James Hong, Will Crichton, Haotian Zhang, Daniel Y. Fu, Jacob Ritchie, Jeremy Barenholtz, Ben Hannel, Xinwei Yao, Michaela Murray, Geraldine Moriba, Maneesh Agrawala, and Kayvon Fatahalian.

KDD 2021.

Fait Poms, Will Crichton, Pat Hanrahan, and Kayvon Fatahalian.

SIGGRAPH 2019.

Workshop publications

I love workshops! I enjoy discussing my half-baked or weirdly-niche ideas with other researchers. PLATEAU and SNAPL were a big part of the reason I got into PL/HCI research.

Will Crichton.

PLATEAU @ SPLASH 2020.

Will Crichton.

HATRA @ SPLASH 2020.

Will Crichton.

PLATEAU @ UIST 2019.

Daniel Y. Fu, Will Crichton, James Hong, Xinwei Yao, Haotian Zhang, Anh Truong, Avanika Narayan, Maneesh Agrawala, Christopher RĂ©, and Kayvon Fatahalian.

AI Systems @ SOSP 2019.

Anna Zeng, and Will Crichton.

PLATEAU @ SPLASH 2018.

Good Ideas For Free

Here are some ideas that I worked on a bit, but haven't had time to keep exploring. If any of them are exciting to you, please reach out and I would love to chat!

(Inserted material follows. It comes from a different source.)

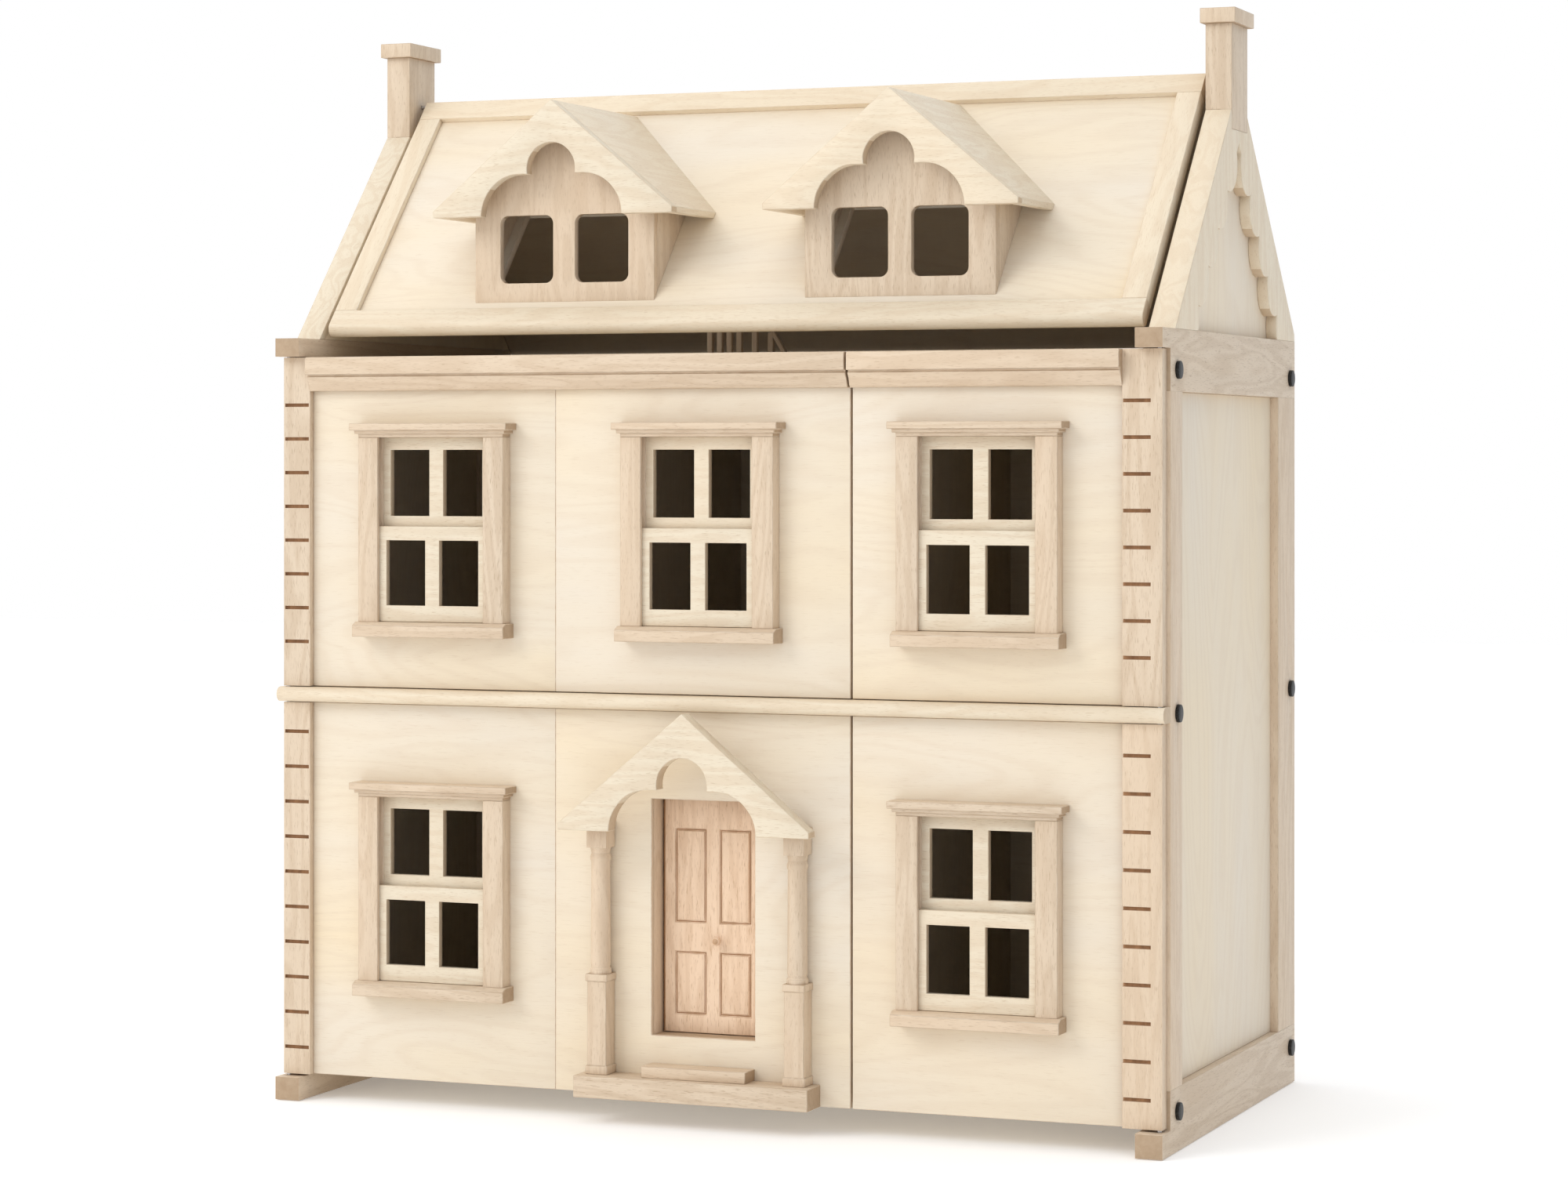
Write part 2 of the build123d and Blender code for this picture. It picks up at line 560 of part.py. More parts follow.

  1. It should be possible to build a garbage-collected programming language on top of a non-GC language, and get the standard library for free! For instance, there should be a version of OCaml built on Rust that doesn't need to reimplement Vec or HashMap. See: Gradual Programming, Rust: The New LLVM and willcrichton/lia.
  2. When a CS teacher gets 100 solutions from students to a new assignment, the teacher should have tools that help them explore the commonalities and differences between solutions. I worked on this a bit [4]. See also "Generative Grading: Neural Approximate Parsing for Automated Student Feedback" for another cool concept in this space.
  3. Trait-based languages like Rust have a Turing-complete logic-programming-esque computation model embedded into their type system. I built Tyrade to show that it's possible to translate a sensible functional language into traits. But the translation is limited and I never formally proved the kind of relationship between these languages.
  4. Probabilistic programming languages offer an unprecedented new capability to model problems involving uncertainty. But most PPL texts focus on teaching the mechanics of the language rather than how to map a domain task into a probabilistic program. Can we systematically describe a translation from uncertain tasks to probabilistic programs? See: Compiling Knowledge into Probabilistic Programs.
  5. Programmers often intuit that a particular API has a more direct mapping to a domain than another API, such as how many Python libraries are marketed as for humans. How can we quantify the concept of direct mapping? For example, I created the Expressiveness Benchmark as a first pass on this question for tabular data processing APIs. Here's a really cool idea: imagine if you (1) embedded a bunch of APIs into a theorem prover, (2) implemented the same task in each API, and (3) wrote a proof of correctness for each implementation. Does the smallest proof corresponds to the most direct mapping?
  6. Intro to discrete math and intro to probability courses share the same problem: students get caught up in the syntax, and then fail to understand the underlying concepts. (Example: what is the type of the operator in probability?) Is it possible to improve students' learning experience with the introduction of a theorem prover or probabilistic programming language, respectively? For example, see Logic and Proof, a logic textbook written using Lean, and the Let's Chance project from MIT Media Lab.
  7. When programmers have questions about an API, they only use documentation and StackOverflow, rarely looking at the source code. That's not unreasonable: production-grade libraries have multiple layers of abstraction that make it hard to explore code. What if we equipped programmers with spelunking tools that could break through these abstractions? For example, I worked on Inliner, a tool that uses source-to-source compiler optimizations to show how a library works in the context of an example. See also: Partial evaluation as an aid to the comprehension of Fortran programs and Amorphous program slicing.
  8. Scientists learning to program in R have to deal with the language's god-awful ergonomics and error messages. How can tooling provide contextual assistance to help learners better understand how the langauge works? I built a prototype Auto TA for RStudio which learners seemed to really enjoy.
  9. System designers have a vocabulary of common system components that recur across domains: state machines, event registries, access control, so on. I've always thought that design patterns should be articulated in terms of these kinds of components, not stuff like a visitor. For example, I wrote a mini-book Type-Driven API Design in Rust that shows how to idiomatically express system components in Rust, and what mistakes you can catch at compile-time with careful design. But I think a more systematic enumeration of these kinds of system idioms would be really interesting. See also: domain-driven design.
  10. For sufficiently well-defined and low-level programming tasks, it should be possible to build a probabilistic cognitive model that could accurately predict a person's behavior in solving the task. For example, after publishing The Role of Working Memory in Program Tracing [3], I explored the idea of modeling a person as a lossy interpreter, and whether you could tune the lossiness parameters to explain the range of observed human traces. The models actually worked, although I never figured out what a useful application of such a cognitive model would be. Maybe you can!